Provided data
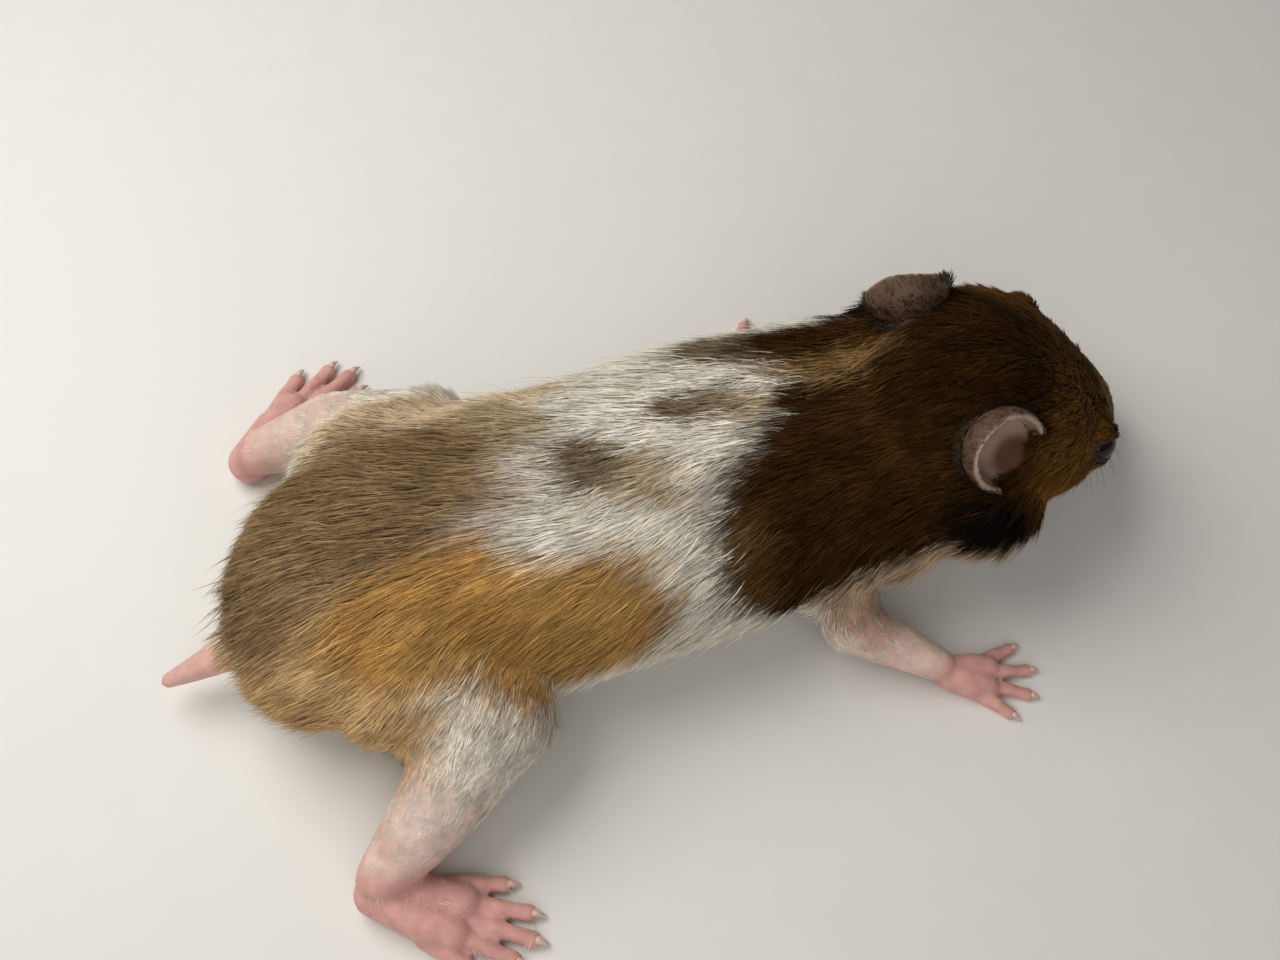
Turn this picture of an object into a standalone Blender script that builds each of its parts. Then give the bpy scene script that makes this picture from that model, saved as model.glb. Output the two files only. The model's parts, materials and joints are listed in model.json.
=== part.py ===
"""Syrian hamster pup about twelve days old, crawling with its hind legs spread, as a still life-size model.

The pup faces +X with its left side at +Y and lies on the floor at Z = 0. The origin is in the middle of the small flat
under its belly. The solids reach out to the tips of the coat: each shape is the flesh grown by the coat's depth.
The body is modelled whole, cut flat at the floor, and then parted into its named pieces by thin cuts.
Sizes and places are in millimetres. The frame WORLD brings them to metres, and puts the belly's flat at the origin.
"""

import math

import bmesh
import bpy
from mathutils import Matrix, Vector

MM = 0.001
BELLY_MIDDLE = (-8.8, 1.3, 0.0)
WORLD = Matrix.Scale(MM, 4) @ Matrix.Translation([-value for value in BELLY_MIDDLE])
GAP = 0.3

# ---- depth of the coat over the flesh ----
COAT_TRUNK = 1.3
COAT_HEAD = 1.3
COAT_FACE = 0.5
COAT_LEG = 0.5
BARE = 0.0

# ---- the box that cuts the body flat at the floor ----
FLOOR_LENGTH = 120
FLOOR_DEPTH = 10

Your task
Print all the data exactly.

Solution for this task
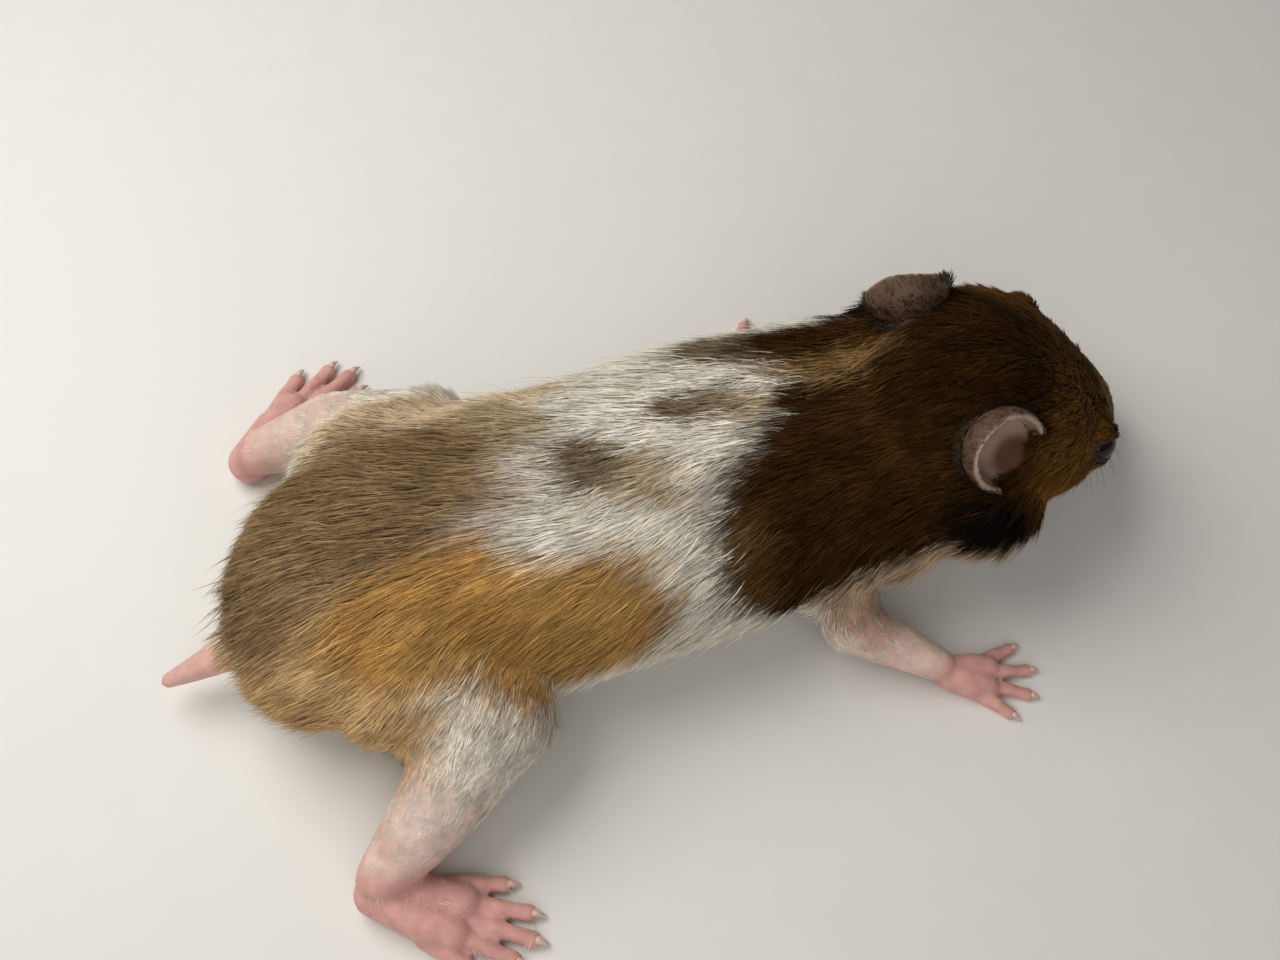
Turn this picture of an object into a standalone Blender script that builds each of its parts. Then give the bpy scene script that makes this picture from that model, saved as model.glb. Output the two files only. The model's parts, materials and joints are listed in model.json.
=== part.py ===
"""Syrian hamster pup about twelve days old, crawling with its hind legs spread, as a still life-size model.

The pup faces +X with its left side at +Y and lies on the floor at Z = 0. The origin is in the middle of the small flat
under its belly. The solids reach out to the tips of the coat: each shape is the flesh grown by the coat's depth.
The body is modelled whole, cut flat at the floor, and then parted into its named pieces by thin cuts.
Sizes and places are in millimetres. The frame WORLD brings them to metres, and puts the belly's flat at the origin.
"""

import math

import bmesh
import bpy
from mathutils import Matrix, Vector

MM = 0.001
BELLY_MIDDLE = (-8.8, 1.3, 0.0)
WORLD = Matrix.Scale(MM, 4) @ Matrix.Translation([-value for value in BELLY_MIDDLE])
GAP = 0.3

# ---- depth of the coat over the flesh ----
COAT_TRUNK = 1.3
COAT_HEAD = 1.3
COAT_FACE = 0.5
COAT_LEG = 0.5
BARE = 0.0

# ---- the box that cuts the body flat at the floor ----
FLOOR_LENGTH = 120
FLOOR_DEPTH = 10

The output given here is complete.